- _Problem_
Exactly and only the lines from the one containing "Write part 2" through the one containing "from bpy.props import" are to be repeated, both ends included.

- _Raw data_
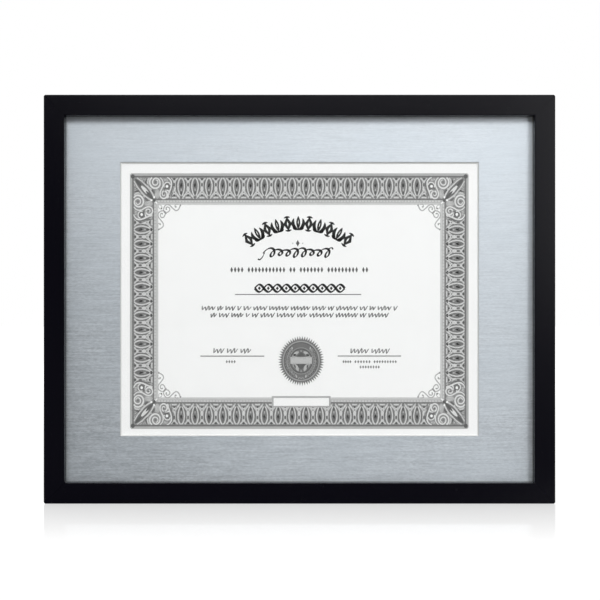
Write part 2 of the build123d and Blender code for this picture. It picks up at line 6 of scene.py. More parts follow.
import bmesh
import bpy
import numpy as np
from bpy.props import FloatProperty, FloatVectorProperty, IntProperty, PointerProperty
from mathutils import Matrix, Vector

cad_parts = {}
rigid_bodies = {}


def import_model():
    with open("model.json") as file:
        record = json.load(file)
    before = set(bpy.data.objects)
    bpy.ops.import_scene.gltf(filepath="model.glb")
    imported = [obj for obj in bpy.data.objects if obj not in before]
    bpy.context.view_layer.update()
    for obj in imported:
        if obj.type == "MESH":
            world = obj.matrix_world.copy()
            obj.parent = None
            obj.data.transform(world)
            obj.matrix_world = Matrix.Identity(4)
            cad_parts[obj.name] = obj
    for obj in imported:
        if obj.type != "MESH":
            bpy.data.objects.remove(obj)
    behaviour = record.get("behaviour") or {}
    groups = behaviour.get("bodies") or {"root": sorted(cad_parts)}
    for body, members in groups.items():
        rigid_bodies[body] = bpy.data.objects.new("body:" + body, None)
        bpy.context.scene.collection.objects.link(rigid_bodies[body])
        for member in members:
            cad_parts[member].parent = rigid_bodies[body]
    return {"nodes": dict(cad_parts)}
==
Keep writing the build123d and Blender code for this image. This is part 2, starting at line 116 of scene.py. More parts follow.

- _Complete answer_
Write part 2 of the build123d and Blender code for this picture. It picks up at line 6 of scene.py. More parts follow.
import bmesh
import bpy
import numpy as np
from bpy.props import FloatProperty, FloatVectorProperty, IntProperty, PointerProperty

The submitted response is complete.